A statement went almost unnoticed in President Bush's Sept.
12 address to the United Nations General Assembly on Iraq.
The president pledged to rejoin UNESCO -- the United Nations
Educational, Scientific and Cultural Organization -- from which
the U.S. had withdrawn in protest in 1984. Rejoining is a
mistake.
The U.N. and its alphabet-soup agencies are committed to
spreading a politically correct agenda on issues such as gender
around the globe. The U.N. is a corrupt, mismanaged and
power-hungry organization that has contempt for the U.S. and for
individual rights.
UNESCO is not the benign agency it is sometimes painted as,
as President Reagan discovered. In the early '80s, American tax
dollars were funding about 25 percent of UNESCO's bloated budget
which -- it was discovered -- went largely to fund leftist
causes or into the pockets of then Director-General Mahtar M'Bow
and his cronies.
The rest of the American tax money went into producing proposals such as UNESCO's
"New
World Information Order," approved by the U.N. General
Assembly in 1974. The policy required journalists around the
world to be licensed to practice so that cultural bias in
reporting could be prevented through the threat of revocation or
non-issuance. Translation: Western journalists and their values
would no longer be allowed to "dominate."
In exiting UNESCO with congressional support, Reagan declared
the agency "extraneously politicized virtually every subject it
deals with. It has exhibited a hostility toward the basic
institutions of a free society, especially a free market and a
free press."
In re-entering UNESCO, Bush stated that the "organization has been
reformed."
UNESCO's critics, such as the
Heritage
Foundation, dispute the effectiveness of reorganization
within the notoriously corrupt agency. But, assuming UNESCO has
been ably reformed, what is its true mission? What will the U.S.
be funding to the tune of at least $60 million a year?
UNESCO's first Director-General Julian Huxley prepared the official document
"UNESCO, Its Purpose
and Its Philosophy" in 1946. Speaking of a need to transcend
traditional religions and political-economic doctrines (e.g.
free trade), Huxley declared, "The task before UNESCO ... is to
help the emergence of a single world culture, with its
own philosophy and background of ideas, and with its own broad
purposes." [Emphasis added] He wrote of the "transfer of full
sovereignty from separate nations to a world organization."
UNESCO's current
mission
statement speaks in vague terms of contributing "to peace
and security in the world ... in order to further universal
respect for justice, for the rule of law and for the human
rights and fundamental freedoms."
The ideology lurking beneath the noble vagueness can be
judged by which issues UNESCO addresses and which it skirts.
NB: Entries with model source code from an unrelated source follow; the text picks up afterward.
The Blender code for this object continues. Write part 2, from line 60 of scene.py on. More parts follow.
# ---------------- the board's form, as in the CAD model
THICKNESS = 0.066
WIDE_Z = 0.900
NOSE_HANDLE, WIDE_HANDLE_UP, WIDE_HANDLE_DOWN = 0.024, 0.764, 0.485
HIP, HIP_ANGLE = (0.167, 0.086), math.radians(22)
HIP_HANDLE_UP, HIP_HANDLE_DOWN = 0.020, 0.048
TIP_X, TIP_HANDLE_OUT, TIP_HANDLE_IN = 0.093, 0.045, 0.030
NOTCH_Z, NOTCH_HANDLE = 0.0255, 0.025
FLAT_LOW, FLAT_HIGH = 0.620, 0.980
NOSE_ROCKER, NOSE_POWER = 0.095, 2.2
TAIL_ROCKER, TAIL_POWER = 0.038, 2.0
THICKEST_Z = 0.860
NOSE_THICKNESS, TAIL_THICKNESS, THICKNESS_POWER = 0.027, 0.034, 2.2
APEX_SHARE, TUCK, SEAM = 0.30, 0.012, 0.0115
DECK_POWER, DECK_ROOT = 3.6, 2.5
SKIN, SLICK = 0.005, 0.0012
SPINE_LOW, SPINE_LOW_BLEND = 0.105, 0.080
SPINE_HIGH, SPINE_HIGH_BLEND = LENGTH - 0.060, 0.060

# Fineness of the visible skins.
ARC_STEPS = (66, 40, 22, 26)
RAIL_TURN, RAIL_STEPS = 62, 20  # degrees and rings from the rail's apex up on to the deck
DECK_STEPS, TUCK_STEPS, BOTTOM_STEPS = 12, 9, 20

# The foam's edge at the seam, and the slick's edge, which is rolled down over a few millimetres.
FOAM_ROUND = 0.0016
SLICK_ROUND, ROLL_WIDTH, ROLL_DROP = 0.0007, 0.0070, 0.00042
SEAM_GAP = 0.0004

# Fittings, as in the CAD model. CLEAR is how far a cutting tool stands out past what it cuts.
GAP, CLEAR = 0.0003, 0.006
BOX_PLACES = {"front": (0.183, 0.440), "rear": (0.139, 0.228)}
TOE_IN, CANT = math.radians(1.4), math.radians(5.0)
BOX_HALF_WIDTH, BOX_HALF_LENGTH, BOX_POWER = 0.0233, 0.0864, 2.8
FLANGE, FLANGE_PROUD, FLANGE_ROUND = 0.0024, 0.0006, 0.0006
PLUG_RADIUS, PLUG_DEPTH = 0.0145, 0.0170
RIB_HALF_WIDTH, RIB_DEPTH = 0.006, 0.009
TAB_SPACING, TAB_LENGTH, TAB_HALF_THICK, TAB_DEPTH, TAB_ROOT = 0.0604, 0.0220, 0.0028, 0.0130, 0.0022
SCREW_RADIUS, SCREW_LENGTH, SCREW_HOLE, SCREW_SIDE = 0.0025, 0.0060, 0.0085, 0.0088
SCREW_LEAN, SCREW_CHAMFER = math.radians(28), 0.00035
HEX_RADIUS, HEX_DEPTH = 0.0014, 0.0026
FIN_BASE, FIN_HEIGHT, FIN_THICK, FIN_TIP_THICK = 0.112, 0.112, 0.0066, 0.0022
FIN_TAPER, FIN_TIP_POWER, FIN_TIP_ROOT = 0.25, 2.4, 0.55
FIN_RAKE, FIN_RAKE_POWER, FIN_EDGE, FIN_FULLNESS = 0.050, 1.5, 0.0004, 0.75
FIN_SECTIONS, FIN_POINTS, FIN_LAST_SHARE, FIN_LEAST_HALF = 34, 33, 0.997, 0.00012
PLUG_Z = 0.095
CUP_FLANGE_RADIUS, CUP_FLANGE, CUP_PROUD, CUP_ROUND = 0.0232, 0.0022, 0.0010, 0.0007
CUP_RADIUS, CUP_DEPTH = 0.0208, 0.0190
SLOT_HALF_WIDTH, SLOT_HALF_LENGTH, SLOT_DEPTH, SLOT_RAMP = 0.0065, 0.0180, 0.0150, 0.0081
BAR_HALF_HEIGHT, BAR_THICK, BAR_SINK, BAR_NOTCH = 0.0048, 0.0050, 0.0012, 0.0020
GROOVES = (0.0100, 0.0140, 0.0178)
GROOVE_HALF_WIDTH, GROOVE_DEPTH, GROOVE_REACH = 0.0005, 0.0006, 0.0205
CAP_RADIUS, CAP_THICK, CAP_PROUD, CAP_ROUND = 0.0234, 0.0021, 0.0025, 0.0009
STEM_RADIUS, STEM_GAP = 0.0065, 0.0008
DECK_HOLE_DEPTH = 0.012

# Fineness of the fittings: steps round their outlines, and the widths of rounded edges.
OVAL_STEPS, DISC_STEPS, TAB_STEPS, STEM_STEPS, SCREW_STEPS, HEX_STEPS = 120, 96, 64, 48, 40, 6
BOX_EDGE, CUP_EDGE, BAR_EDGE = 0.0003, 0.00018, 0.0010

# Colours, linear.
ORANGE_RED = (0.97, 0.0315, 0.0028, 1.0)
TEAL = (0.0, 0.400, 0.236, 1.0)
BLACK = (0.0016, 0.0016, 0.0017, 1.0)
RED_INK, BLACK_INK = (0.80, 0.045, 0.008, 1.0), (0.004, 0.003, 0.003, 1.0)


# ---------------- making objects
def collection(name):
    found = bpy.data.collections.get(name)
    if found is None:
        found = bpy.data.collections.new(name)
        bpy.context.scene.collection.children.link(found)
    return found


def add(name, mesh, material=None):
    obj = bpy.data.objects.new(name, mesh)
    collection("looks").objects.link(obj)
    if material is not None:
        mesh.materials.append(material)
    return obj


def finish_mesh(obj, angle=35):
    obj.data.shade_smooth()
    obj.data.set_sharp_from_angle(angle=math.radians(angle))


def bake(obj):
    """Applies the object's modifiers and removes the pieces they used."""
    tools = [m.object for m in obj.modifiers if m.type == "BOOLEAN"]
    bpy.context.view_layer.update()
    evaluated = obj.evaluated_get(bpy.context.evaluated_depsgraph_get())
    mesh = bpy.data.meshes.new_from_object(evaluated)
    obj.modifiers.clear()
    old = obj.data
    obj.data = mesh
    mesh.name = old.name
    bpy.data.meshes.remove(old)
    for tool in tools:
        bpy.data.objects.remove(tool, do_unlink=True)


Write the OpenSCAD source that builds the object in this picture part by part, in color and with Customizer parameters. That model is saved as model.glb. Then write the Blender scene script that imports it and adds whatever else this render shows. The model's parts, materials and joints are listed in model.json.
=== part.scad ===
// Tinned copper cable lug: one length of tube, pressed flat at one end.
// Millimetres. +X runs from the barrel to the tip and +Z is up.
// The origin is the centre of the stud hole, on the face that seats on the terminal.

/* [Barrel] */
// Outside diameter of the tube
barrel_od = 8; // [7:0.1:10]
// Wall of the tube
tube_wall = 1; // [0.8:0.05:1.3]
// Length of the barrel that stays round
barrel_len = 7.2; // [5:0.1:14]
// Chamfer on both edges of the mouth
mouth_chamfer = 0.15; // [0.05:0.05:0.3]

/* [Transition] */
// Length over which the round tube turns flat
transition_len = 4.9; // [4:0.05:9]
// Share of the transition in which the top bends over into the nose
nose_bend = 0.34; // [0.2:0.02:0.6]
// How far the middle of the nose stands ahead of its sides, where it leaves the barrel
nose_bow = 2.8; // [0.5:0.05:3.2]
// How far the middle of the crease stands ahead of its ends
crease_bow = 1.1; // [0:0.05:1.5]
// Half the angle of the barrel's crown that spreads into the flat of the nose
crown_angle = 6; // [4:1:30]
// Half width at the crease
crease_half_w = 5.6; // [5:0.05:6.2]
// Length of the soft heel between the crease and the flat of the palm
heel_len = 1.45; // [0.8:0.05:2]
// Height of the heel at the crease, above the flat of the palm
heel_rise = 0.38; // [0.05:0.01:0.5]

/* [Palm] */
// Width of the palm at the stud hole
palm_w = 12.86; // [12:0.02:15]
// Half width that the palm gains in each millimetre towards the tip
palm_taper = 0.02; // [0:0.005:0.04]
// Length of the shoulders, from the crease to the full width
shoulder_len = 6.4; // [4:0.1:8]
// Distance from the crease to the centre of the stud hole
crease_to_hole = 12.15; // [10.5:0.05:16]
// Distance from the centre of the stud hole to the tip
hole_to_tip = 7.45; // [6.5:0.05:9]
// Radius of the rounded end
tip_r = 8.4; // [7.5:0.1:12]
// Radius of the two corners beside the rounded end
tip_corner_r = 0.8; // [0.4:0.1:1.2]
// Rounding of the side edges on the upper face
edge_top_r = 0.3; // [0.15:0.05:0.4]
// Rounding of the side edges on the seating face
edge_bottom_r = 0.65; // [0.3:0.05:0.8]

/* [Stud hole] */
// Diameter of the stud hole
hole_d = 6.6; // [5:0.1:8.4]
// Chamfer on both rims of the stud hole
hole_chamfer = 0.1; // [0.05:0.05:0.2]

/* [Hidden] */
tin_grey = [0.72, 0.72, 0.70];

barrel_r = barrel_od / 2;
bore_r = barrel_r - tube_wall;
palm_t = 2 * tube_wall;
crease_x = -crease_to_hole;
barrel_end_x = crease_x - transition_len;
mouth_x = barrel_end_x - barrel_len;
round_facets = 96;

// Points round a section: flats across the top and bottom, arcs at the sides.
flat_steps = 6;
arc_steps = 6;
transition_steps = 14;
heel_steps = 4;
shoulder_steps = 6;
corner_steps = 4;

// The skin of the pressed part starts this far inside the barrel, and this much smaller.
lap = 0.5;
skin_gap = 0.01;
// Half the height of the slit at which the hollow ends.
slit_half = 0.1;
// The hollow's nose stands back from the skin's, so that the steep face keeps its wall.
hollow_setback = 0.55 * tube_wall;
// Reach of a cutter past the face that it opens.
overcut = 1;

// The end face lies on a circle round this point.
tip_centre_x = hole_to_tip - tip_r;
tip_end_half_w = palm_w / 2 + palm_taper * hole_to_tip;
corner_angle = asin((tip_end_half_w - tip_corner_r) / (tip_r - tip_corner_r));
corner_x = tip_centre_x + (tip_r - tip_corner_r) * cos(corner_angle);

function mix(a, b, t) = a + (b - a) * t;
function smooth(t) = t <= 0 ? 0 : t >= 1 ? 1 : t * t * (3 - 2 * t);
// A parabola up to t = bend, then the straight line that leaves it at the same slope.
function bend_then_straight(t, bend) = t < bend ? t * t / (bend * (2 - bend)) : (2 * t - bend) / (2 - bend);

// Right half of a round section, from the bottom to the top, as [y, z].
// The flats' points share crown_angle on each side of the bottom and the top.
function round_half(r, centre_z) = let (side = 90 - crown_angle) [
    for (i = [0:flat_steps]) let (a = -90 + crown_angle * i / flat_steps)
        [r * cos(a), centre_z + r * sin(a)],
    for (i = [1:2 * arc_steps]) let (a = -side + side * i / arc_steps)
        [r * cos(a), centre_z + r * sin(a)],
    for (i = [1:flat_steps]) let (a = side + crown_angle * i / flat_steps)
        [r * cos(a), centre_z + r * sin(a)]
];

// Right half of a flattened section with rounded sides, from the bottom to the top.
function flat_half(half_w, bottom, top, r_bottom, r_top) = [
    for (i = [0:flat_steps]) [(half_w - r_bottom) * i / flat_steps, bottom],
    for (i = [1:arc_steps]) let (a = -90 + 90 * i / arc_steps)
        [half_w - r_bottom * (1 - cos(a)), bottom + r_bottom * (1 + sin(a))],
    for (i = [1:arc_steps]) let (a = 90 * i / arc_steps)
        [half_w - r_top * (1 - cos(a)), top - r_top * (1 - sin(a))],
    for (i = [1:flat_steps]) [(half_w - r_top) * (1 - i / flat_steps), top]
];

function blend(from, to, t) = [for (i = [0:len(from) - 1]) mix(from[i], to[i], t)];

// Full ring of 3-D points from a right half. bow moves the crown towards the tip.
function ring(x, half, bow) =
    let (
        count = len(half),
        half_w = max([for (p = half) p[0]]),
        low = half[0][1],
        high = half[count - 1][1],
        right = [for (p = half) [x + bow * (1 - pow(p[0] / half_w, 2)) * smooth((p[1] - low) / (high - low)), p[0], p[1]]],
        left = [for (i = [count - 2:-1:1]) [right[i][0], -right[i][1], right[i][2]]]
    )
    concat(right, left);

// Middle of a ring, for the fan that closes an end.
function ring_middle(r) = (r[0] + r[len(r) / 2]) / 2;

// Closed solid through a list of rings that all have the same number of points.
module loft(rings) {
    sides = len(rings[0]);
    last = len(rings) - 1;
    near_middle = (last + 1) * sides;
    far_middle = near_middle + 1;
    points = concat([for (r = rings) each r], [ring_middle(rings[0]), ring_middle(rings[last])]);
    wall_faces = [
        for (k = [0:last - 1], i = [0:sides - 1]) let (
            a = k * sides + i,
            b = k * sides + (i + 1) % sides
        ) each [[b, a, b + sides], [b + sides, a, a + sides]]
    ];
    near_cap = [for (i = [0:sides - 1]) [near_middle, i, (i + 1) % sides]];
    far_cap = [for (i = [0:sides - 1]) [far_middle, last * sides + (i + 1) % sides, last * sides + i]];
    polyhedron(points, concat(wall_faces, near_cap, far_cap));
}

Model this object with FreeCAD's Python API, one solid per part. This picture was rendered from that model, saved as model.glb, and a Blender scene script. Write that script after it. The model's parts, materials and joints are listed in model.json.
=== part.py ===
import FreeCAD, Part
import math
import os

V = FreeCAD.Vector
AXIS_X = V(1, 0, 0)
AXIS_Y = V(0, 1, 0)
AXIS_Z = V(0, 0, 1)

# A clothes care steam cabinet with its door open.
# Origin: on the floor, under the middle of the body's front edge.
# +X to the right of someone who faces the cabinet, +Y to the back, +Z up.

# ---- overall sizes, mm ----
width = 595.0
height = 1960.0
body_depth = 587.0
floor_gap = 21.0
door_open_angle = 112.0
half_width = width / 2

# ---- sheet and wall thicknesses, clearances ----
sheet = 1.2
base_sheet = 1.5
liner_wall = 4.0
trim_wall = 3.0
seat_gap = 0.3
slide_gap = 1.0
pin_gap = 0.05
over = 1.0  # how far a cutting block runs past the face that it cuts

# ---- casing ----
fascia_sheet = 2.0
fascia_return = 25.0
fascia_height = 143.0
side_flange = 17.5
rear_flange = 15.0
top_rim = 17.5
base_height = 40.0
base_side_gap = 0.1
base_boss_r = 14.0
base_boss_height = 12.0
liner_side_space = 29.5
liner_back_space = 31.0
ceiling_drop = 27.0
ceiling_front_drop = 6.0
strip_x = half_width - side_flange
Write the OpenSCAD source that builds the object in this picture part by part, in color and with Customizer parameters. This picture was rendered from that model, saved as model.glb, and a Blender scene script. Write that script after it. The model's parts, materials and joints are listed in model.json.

UNESCO is ambitious in the area of bioethics. This is the
crossroads between medical science and morality that includes
issues such as abortion, cloning, euthanasia, population
control, and gene therapy. According to a
2000
address by Koichiro Matsuura, then director-general of UNESCO, the agency's
objective was "the construction of a shared bioethics, that is, of universal
principles in bioethics." It has established active sub-agencies like the
UNESCO
Bioethics Committee and International Regulation of Gene Therapy.
Huxley predicted this focus in his 1946 document. He wrote,
"Even though it is quite true that any radical eugenic policy
will be for many years politically and psychologically
impossible, it will be important for UNESCO to see that the
eugenic problem is examined with the greatest care and that the
public mind is informed of the issues at stake so that much that
now is unthinkable may at least become thinkable."
One bioethical issue UNESCO skirts is China's one-child
policy, established in 1979. For decades, the policy has forced
women who exceed the government-approved number of children to
abort, even in late pregnancy.
Among the millions of the policy's victims are the first-born
infant girls killed by parents who are desperate for a son to
support them in old age. UNESCO itself estimates such deaths at
"more
than one million."
Why, then, is there no official condemnation of the one-child
policy, which is arguably the greatest bioethical atrocity on
the globe? UNESCO makes clear and official statements of what
should be legal regarding gene therapy. Yet it seems unable to
come up with a firm statement on one-child policies. UNESCO's
Web site includes
articles
defending -- as well as critiquing -- China's policy, as though
the murder of millions of female infants was a debatable issue.
UNESCO seems determined to support the
family
planning programs of the U.N. which has been complicit in the slaughter.
The U.N. and UNESCO have no respect for individual rights or
for America. One day after the U.S. was voted off the U.N.
Commission on Human Rights, commentator Juan Williams asked Mary
Robinson -- then U.N. high commissioner on human rights -- if
she worried about America withholding funds. She replied "I hope
the Americans see it as a wake-up call to take a more positive
approach." She believed Americans should try to "earn their way
back" onto
U.N.
committees.
A more accurate phrasing is "buy" their way back. The U.S. should walk away.